▶ Record set:

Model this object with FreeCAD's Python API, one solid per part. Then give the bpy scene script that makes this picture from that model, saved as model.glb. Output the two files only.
---
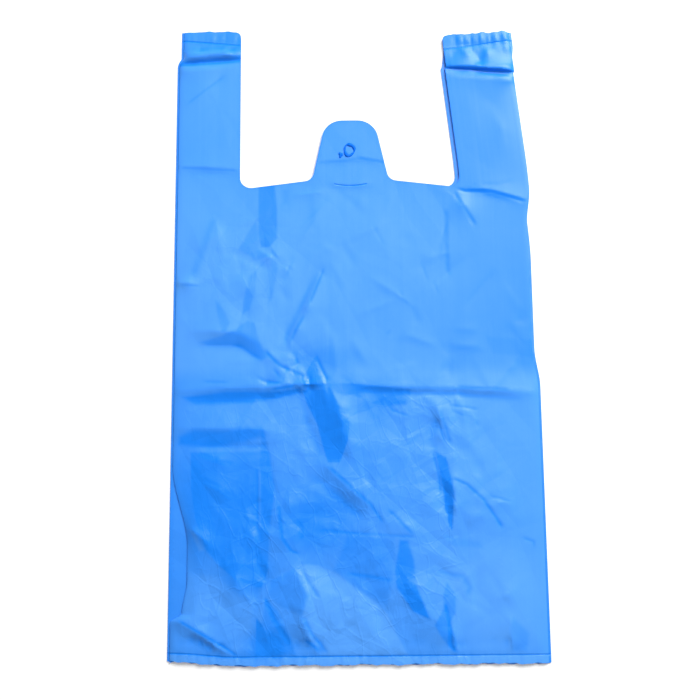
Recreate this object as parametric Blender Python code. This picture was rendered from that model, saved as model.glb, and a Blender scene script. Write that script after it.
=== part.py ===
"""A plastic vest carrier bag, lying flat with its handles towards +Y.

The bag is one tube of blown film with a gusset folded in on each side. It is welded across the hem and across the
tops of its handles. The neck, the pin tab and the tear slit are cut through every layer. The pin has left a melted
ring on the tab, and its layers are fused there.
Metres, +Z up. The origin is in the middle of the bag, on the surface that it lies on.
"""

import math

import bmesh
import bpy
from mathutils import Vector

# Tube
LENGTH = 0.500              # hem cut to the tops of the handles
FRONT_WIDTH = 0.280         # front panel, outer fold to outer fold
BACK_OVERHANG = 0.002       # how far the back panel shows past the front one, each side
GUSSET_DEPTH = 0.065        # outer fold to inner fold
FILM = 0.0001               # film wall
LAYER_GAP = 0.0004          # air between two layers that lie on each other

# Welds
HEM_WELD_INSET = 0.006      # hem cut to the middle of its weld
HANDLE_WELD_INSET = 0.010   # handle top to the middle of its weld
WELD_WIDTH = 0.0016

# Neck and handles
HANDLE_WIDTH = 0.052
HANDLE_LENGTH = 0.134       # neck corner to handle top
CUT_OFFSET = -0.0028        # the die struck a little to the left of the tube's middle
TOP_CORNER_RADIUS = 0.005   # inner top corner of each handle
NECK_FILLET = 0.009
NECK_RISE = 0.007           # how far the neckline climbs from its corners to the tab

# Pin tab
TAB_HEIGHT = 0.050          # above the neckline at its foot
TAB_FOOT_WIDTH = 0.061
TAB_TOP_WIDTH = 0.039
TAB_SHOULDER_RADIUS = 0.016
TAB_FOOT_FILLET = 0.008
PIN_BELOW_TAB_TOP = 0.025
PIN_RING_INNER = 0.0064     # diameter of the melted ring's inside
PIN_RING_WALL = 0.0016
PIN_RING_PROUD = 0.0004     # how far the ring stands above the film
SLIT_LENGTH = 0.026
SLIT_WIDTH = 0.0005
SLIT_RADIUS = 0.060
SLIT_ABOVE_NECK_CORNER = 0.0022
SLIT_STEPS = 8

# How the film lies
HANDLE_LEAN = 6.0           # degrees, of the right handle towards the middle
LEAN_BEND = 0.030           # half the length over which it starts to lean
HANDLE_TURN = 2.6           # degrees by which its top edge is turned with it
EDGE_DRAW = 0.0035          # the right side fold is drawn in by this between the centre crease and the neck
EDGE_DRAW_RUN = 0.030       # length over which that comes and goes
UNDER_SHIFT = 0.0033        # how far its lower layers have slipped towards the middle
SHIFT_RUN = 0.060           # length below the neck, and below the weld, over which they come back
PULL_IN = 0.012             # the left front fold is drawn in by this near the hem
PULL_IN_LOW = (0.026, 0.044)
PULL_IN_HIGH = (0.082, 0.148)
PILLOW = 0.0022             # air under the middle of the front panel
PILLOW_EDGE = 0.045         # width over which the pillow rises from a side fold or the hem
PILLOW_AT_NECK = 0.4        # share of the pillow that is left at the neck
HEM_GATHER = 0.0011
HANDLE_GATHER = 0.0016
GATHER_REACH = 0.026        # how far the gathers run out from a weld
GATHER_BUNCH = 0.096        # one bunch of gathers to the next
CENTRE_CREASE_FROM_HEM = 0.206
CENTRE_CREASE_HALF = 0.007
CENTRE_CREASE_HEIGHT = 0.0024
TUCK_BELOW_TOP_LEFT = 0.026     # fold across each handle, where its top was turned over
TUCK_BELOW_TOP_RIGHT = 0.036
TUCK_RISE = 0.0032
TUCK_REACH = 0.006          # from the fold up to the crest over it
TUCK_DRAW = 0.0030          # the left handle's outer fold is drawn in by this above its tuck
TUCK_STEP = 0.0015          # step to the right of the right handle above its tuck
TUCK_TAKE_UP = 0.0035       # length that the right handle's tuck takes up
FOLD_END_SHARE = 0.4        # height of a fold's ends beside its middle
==
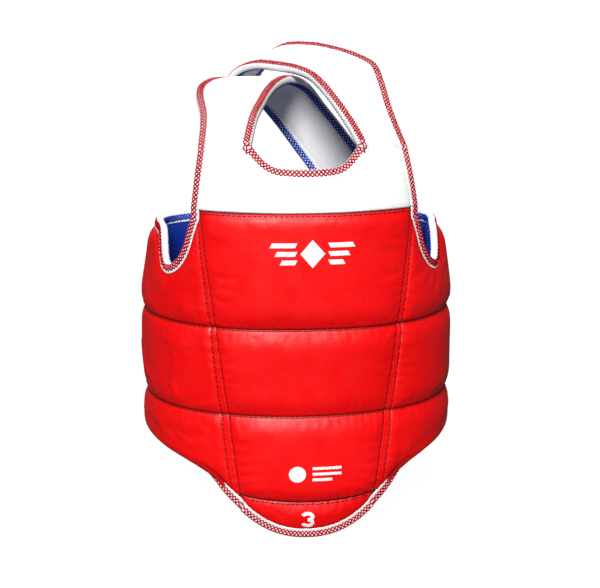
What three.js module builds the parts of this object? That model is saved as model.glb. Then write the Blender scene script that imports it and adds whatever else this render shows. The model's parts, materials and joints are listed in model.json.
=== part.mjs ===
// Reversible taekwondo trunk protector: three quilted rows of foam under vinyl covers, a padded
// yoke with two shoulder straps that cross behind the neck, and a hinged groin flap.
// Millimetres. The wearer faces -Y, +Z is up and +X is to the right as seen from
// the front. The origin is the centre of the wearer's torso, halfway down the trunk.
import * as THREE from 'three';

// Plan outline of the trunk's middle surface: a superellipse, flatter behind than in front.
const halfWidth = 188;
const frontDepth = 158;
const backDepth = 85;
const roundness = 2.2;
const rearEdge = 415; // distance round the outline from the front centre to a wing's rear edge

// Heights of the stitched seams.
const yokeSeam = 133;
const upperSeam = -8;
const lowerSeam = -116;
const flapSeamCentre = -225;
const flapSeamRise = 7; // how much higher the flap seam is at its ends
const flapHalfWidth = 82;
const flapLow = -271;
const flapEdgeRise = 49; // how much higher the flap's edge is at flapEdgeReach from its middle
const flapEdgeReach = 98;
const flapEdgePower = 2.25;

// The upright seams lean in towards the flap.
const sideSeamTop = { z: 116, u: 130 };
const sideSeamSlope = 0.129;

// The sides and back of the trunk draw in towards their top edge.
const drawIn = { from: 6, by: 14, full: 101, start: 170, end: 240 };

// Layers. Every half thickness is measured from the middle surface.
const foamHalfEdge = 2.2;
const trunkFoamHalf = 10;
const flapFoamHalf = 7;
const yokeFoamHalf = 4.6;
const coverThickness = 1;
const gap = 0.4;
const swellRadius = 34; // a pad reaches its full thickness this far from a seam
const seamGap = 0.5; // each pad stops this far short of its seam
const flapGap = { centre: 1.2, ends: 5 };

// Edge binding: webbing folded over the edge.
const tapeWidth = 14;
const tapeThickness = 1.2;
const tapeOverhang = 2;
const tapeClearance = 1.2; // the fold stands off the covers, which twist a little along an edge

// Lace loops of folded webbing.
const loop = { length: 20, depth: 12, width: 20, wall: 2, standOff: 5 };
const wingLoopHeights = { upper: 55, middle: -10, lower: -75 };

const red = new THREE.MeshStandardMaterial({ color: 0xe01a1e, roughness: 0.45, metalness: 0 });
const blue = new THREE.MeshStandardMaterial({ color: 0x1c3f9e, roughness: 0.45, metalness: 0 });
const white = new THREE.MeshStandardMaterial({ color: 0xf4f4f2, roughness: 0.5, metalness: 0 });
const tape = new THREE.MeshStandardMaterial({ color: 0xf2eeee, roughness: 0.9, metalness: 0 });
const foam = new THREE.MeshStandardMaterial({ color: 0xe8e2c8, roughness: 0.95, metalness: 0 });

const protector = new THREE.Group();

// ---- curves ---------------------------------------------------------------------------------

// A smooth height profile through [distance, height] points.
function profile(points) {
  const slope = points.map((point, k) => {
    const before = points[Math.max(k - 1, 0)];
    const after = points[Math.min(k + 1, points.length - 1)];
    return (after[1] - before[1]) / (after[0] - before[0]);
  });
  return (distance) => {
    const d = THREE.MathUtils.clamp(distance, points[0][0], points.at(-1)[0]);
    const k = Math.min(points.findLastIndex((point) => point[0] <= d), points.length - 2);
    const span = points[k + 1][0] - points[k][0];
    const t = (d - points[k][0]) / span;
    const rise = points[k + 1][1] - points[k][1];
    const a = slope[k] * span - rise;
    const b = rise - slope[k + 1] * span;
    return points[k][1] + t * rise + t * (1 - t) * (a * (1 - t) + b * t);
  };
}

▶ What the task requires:
Give again, word for word, every line of the listing above from the one with "What three.js module" to the one with "const rearEdge = 415;", both inclusive, and nothing beyond them.

▶ Output for this task:
What three.js module builds the parts of this object? That model is saved as model.glb. Then write the Blender scene script that imports it and adds whatever else this render shows. The model's parts, materials and joints are listed in model.json.
=== part.mjs ===
// Reversible taekwondo trunk protector: three quilted rows of foam under vinyl covers, a padded
// yoke with two shoulder straps that cross behind the neck, and a hinged groin flap.
// Millimetres. The wearer faces -Y, +Z is up and +X is to the right as seen from
// the front. The origin is the centre of the wearer's torso, halfway down the trunk.
import * as THREE from 'three';

// Plan outline of the trunk's middle surface: a superellipse, flatter behind than in front.
const halfWidth = 188;
const frontDepth = 158;
const backDepth = 85;
const roundness = 2.2;
const rearEdge = 415; // distance round the outline from the front centre to a wing's rear edge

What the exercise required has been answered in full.